5th July : Kettle Valley – Nicola Lake campsite, 98km, avs 18km/h
Departure 9.30. After riding a while on a track, where we crossed a river carrying our bikes, we leave Scott and Emma who will follow the Kettle Valley Railway Trail right to the end. Tired of this track, we get back on the highway at the speed of 40km/h with a nice rear wind. We leave the highway after a 4 km downward slope, which allowed Jean to reach 65km/h (Nicolas, wiser, didn’t exceed 57 km/h), to take a small road towards Merritt. It’s hot, we lack water, the road keeps sloping upwords almost nonstop, it’s hard… One of our smartest acceleration was due to a rottweiler running after us. Jean takes advantage of one of the rare downward slopes to improve his record at 67km/h. We reach Merritt to find a seedy town of 3000 inhabitants. Therefore we decide to ride another 20 km to camp on the shore of Nicola Lake.
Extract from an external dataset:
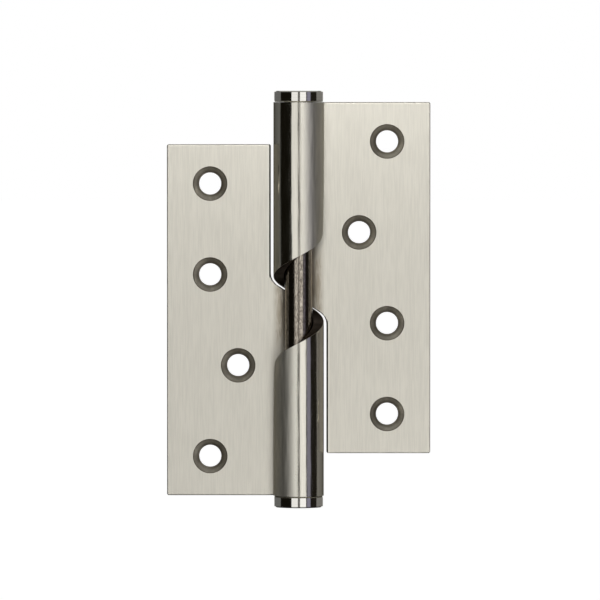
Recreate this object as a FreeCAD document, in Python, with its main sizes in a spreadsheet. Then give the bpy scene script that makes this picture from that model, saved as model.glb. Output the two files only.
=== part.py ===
import FreeCAD
import Part
import Sketcher
import math
import os

# A left-hand rising butt hinge, open at 180 degrees.
# Millimetres. Z runs along the pin, the countersunk faces look toward -Y, and the door leaf lies toward +X.
# The origin is on the pin's axis, half way up the whole hinge.

doc = FreeCAD.newDocument("rising_butt_hinge")
sheet = doc.addObject("Spreadsheet::Sheet", "Sizes")

driving_sizes = (
    ("leaf_height", 101.6, "height of each leaf"),
    ("leaf_width", 38.1, "pin axis to the outer edge of a leaf"),
    ("leaf_thickness", 3.0, "thickness of the pressed plate"),
    ("leaf_face", 0.8, "countersunk face behind the pin axis, half the gap of the closed hinge"),
    ("leaf_offset", 12.2, "how much higher the door leaf stands when open"),
    ("leaf_corner", 0.55, "radius of the corners of a leaf"),
    ("edge_break", 0.35, "rounding of the countersunk face's edge"),
    ("edge_clearance", 0.75, "free edge of a leaf to the other leaf's knuckle"),
    ("cam_clearance", 0.3, "room left round the cam face for the other knuckle"),
    ("knuckle_bore", 8.6, "diameter inside the rolled knuckle"),
    ("swage_radius", 1.0, "inside radius of the bend that sets the knuckle forward"),
    ("roll_seam", 0.3, "end of the roll to the plane of the leaf's face"),
    ("cam_lead", 23.8, "rise of the helical cam face in a full turn"),
    ("cam_gap", 1.3, "upright play between the two cam faces"),
    ("tab_slope", 32.5, "slope in degrees of the cut edge beside the knuckle"),
    ("notch_radius", 4.2, "radius where the free edge meets the sloped edge"),
    ("tab_lead", 32.0, "rise in a full turn of the slope from the roll's corner to the cam face"),
    ("tab_crest", 55.0, "angle in degrees from the end of the roll to the top of that slope"),
    ("tab_overrun", 6.0, "angle in degrees that the slope is followed past its top, over the cam face"),
    ("tab_corner", 2.7, "radius of the roll's corner below the slope"),
    ("tab_setback", 2.5, "how far the corner is cut back from the end of the roll"),
    ("tab_taper", 32.0, "length over which the roll's end runs out again"),
    ("hole_diameter", 6.4, "screw hole"),
    ("countersink_diameter", 10.0, "countersink at the face"),
    ("countersink_angle", 90.0, "countersink angle in degrees"),
    ("hole_end_margin", 11.35, "end of a leaf to its first hole"),
    ("hole_edge_margin", 12.5, "outer edge of a leaf to the outer holes"),
    ("hole_stagger", 8.1, "how much further in the one inner hole lies"),
    ("pin_clearance", 0.3, "radial play of the pin in the turning knuckle"),
    ("press_fit", 0.02, "radial room left where a piece is pressed into a knuckle"),
    ("pin_seat_length", 30.0, "length of the pin held in the fixed knuckle"),
    ("pin_chamfer", 0.8, "chamfer at the pin's ends"),
    ("pin_top_room", 0.8, "pin to the upper plug when the hinge is closed"),
    ("pin_foot_room", 0.3, "pin to the lower plug"),
    ("cap_thickness", 3.2, "visible disc of an end cap"),
    ("cap_inset", 0.15, "cap's radius less than the knuckle's"),
    ("cap_seam", 0.12, "seam between a knuckle and its cap"),
    ("cap_chamfer", 0.3, "chamfer round a cap's rims"),
    ("plug_length", 6.0, "part of a cap pressed into the knuckle"),
)
for row, (alias, number, meaning) in enumerate(driving_sizes, start=1):
    sheet.set(f"A{row}", meaning)
    sheet.set(f"B{row}", str(number))
    sheet.setAlias(f"B{row}", alias)
doc.recompute()

# Sizes worked out from the driving ones, as expressions, for the fixed leaf, which lies toward -X.
# The door leaf is the same pressing turned over.
bore_radius = "(Sizes.knuckle_bore / 2)"
knuckle_radius = f"({bore_radius} + Sizes.leaf_thickness)"
free_edge = f"({knuckle_radius} + Sizes.edge_clearance)"
leaf_back = "(Sizes.leaf_face + Sizes.leaf_thickness)"
leaf_middle = "(-Sizes.leaf_offset / 2)"
leaf_bottom = f"({leaf_middle} - Sizes.leaf_height / 2)"
leaf_top = f"({leaf_middle} + Sizes.leaf_height / 2)"
# The swage bend is an arc that touches the leaf's face and, from outside, the knuckle's bore.
swage_y = f"({leaf_back} + Sizes.swage_radius)"
swage_x = f"(-sqrt(pow({knuckle_radius} + Sizes.swage_radius; 2) - pow({swage_y}; 2)))"
# The plate joins the roll on the line from the pin's axis to the centre of the swage bend.
joint_y = f"({swage_y} * {knuckle_radius} / ({knuckle_radius} + Sizes.swage_radius))"
# The roll ends just in front of the leaf's face.
roll_end_y = "(Sizes.leaf_face - Sizes.roll_seam)"
roll_end_angle = f"(-180 - asin({roll_end_y} / {knuckle_radius}) / 1deg)"
tab_edge_top = f"({free_edge} * tan(Sizes.tab_slope * 1deg))"
pin_bottom = f"({leaf_bottom} + Sizes.plug_length + Sizes.pin_foot_room)"
pin_top = f"(-{leaf_bottom} - Sizes.plug_length - Sizes.cam_lead / 2 - Sizes.pin_top_room)"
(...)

This portion of the road will take place at dusk, with no shoulder, and trucks driving inches away from us. Nicolas discovers an instrument measuring Jean’s stress : his speedometer. Jean cycles at the speed of 37 km/h, on flat ground, no rear wind, even though we have done 80 km. We go to sleep worn-out.

6th July : Nicola Lake campsite – Douglas Lake campsite, 52 km, avs 16km/h
A comparatively short, but exhausting day (dirt track again under a blazing sun). We spend the night on a lake shore after crossing an Indian reservation. Life’s beautiful.

7th July : Douglas Lake campsite – Salmon Arm, 94 km, avs 19.6 km/h
Departure 8.30. The track is OK and we feel like riding along. While going downhill at more than 50 km/h, quite busy avoiding potholes, Jean sees a big dog crossing the road and we slightly slow down to let it reach the other side. We do need a bit of time to realize that we’re seing our first bear. It’s not a slight breaking anymore but a panic skidding which follows. From then on, we use our bear horns at each bend. At the end of the track, we stop in a general shop to eat. Jean notices samples of cakes to taste on the desk. He tastes one of them.
“-How do you like it ?”
Jean, who finds it a bit tasteless answers evens so “-Mmmh , it’s good.”
“-It’s for dogs.”
We then decide to leave quickly
Nothing special about the afternoon ride, but we’re put up by an ex bear hunter. We enjoy his conversation and laugh when he says that his main game is to approach behind a bear that’s just finished hibernating and shout “Bouh !” to see it run away.

8th July: Salmon Arm – Three Valley, 95.6 km, avs 15.3 km/h
Departure : 7.15 after waking up at 6 am. After 50 km of tarmac till Mable Lake, we get on a track. It’s 11.30 and, not being at all aware of it, we start a 32 km climbing on a stony track, in the scorching heat. The 3 km ride downhill after the pass is pure happiness. We’re camping on a lake shore, mountains all around, alone. We’ve started a week ago, rode 587 km (most of it on tracks) and we do appreciate this very moment, proud of ourselves.